▶ _Your instructions_: Beginning at the line with "Model this object", output each line to the end of the listing below exactly, please.

----- Exercise material

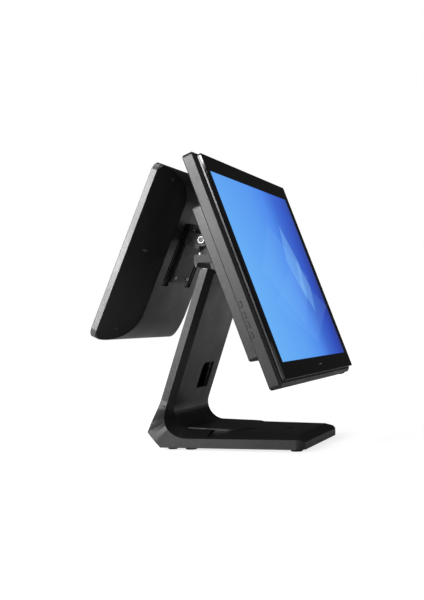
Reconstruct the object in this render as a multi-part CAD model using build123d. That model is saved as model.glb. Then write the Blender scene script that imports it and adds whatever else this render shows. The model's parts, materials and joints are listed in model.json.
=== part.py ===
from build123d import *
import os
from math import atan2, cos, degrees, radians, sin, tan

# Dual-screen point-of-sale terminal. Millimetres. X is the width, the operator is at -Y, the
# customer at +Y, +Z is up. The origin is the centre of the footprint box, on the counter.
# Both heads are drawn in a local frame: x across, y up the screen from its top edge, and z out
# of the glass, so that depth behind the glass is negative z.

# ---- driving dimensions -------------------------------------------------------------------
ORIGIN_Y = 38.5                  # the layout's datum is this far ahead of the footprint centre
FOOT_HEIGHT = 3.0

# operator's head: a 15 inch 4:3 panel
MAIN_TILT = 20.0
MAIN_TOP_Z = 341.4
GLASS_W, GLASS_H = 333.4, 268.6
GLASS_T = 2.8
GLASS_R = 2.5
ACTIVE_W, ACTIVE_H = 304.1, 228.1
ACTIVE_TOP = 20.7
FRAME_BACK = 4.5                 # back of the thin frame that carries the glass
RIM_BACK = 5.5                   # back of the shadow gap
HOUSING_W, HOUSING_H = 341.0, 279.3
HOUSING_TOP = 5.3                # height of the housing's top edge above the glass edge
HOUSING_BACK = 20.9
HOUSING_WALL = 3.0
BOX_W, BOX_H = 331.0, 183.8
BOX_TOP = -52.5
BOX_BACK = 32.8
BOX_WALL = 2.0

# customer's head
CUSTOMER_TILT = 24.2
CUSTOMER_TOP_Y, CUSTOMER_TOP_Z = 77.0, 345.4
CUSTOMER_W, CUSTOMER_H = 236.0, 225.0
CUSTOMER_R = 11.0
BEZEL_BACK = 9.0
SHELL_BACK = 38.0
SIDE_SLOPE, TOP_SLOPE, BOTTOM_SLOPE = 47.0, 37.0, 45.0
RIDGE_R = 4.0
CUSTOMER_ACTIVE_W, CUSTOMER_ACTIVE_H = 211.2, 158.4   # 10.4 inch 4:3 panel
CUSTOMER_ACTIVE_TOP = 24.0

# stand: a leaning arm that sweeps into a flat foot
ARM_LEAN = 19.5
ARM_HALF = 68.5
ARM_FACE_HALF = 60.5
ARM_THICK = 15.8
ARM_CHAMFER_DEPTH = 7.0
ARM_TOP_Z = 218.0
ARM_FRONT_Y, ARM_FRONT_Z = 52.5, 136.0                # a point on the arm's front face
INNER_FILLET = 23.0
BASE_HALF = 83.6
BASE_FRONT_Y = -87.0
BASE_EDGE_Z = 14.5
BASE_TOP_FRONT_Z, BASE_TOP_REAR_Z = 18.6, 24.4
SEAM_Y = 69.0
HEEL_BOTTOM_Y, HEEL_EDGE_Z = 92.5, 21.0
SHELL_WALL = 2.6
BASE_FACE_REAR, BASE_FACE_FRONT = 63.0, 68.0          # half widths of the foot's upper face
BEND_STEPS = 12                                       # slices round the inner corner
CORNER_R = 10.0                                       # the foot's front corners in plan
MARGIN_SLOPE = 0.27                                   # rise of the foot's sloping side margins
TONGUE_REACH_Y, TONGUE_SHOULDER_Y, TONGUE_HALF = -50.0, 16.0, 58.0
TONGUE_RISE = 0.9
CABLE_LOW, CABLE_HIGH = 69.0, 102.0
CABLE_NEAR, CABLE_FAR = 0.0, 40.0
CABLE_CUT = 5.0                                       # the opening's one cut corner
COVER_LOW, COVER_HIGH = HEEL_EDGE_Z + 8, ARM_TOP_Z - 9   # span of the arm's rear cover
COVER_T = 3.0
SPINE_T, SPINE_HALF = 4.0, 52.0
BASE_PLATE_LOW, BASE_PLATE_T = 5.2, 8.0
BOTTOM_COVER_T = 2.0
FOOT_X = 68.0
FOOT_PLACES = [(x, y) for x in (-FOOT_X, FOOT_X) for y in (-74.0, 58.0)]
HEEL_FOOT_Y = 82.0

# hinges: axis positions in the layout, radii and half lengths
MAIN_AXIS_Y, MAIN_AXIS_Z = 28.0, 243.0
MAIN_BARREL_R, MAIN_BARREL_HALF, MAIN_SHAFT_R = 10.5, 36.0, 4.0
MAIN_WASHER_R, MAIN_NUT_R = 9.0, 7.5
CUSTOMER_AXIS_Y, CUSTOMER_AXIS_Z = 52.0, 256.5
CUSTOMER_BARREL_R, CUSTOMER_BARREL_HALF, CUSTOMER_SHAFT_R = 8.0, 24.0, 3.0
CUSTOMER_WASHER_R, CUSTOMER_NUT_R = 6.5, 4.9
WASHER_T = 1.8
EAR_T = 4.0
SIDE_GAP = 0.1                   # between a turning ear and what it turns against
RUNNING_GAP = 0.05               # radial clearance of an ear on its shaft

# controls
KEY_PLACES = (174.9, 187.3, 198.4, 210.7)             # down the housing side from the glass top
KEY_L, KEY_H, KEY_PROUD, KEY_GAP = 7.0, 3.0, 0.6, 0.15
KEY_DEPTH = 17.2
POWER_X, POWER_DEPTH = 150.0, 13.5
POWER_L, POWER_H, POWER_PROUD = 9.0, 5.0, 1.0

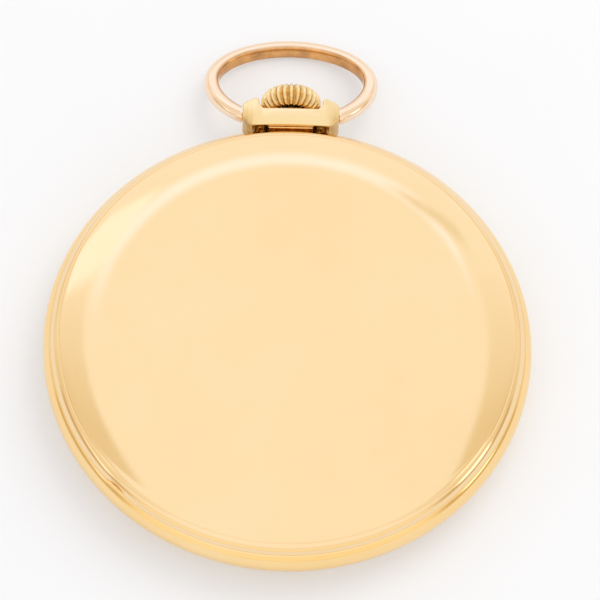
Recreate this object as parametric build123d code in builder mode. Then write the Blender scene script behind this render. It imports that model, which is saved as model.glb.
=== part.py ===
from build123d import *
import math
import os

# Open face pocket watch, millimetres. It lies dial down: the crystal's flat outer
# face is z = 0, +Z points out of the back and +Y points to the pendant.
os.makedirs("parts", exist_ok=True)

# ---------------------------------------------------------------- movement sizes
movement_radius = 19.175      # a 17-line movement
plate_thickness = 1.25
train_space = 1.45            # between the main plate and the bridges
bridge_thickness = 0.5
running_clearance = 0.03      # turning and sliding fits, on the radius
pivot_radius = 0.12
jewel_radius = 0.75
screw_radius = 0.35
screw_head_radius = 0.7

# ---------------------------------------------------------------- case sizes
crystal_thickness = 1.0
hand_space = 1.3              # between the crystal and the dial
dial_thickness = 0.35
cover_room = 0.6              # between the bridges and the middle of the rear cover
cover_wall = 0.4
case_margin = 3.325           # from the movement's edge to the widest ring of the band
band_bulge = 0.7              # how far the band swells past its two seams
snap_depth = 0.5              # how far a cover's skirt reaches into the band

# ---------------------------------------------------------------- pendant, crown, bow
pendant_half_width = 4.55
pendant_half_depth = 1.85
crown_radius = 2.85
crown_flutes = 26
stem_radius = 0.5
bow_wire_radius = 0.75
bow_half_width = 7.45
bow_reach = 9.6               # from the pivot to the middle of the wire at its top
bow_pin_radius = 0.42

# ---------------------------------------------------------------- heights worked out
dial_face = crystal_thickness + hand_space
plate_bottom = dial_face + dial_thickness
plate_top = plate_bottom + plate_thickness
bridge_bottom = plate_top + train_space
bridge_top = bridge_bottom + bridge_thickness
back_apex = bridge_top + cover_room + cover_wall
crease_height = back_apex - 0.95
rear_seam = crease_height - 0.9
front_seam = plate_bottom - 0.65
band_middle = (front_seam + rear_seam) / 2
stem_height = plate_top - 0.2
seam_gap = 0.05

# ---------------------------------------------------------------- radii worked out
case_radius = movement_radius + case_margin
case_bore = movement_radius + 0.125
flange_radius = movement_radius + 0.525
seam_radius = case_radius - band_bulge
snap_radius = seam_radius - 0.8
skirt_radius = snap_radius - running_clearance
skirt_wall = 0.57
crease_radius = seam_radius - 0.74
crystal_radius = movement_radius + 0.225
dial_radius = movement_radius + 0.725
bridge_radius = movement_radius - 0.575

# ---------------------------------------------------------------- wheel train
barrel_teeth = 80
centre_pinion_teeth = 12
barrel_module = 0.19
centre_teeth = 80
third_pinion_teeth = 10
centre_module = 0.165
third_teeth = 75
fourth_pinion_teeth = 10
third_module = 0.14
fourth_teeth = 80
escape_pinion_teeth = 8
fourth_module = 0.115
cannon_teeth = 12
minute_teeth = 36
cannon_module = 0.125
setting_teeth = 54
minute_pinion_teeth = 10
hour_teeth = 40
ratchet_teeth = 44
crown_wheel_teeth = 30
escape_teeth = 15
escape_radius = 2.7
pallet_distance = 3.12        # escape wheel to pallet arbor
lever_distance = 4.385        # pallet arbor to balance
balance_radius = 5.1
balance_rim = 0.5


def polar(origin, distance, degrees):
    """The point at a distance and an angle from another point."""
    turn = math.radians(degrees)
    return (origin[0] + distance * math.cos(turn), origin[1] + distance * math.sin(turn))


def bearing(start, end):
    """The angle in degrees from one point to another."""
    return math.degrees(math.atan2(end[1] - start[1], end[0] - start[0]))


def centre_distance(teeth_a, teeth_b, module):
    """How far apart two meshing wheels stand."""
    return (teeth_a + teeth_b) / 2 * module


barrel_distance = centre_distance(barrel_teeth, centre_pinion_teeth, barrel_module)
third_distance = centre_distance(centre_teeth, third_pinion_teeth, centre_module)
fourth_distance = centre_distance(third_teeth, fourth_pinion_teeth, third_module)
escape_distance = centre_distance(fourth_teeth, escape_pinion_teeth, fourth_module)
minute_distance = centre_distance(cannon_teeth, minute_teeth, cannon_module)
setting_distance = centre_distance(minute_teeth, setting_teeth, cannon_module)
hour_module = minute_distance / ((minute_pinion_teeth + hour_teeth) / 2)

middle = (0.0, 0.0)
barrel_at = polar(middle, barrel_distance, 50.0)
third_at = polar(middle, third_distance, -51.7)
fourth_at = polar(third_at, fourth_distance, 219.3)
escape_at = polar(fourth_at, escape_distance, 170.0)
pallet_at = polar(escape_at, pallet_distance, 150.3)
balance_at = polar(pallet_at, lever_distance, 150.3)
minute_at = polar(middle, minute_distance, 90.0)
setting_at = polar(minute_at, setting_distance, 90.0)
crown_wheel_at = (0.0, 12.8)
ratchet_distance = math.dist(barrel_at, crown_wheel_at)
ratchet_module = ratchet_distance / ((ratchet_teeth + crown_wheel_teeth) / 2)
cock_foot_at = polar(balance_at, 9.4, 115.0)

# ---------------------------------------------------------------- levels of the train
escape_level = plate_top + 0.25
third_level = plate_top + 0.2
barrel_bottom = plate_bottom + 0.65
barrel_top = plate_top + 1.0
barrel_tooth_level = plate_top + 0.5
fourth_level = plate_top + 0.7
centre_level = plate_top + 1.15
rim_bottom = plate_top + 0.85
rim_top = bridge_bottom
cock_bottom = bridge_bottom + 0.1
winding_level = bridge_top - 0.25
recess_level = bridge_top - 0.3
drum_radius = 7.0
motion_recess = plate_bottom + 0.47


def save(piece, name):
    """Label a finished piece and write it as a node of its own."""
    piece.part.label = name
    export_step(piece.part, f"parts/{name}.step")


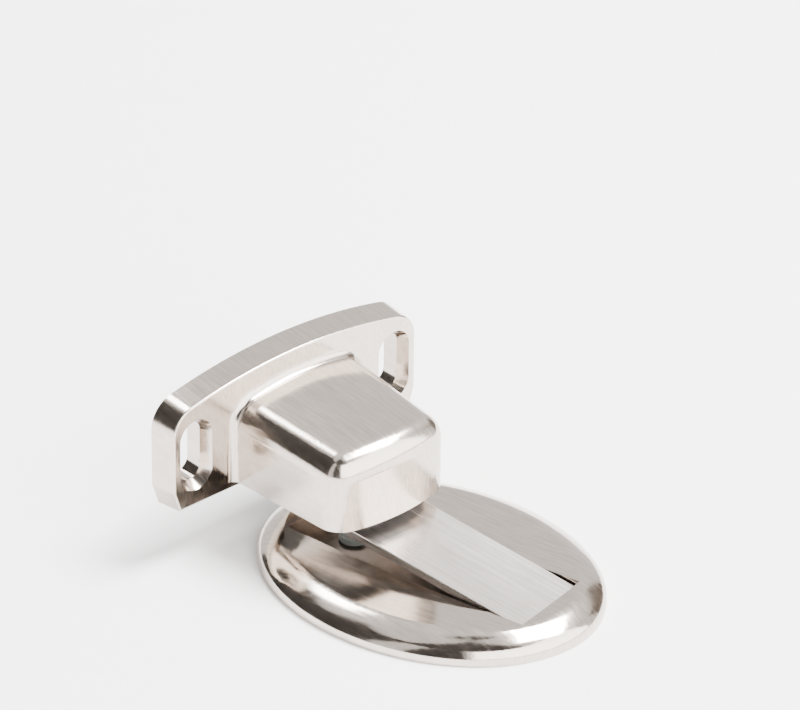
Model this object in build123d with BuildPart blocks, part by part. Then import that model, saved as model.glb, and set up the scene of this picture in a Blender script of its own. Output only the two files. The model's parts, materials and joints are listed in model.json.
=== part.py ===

----------

▶ _Written answer_:
Model this object in build123d with BuildPart blocks, part by part. Then import that model, saved as model.glb, and set up the scene of this picture in a Blender script of its own. Output only the two files. The model's parts, materials and joints are listed in model.json.
=== part.py ===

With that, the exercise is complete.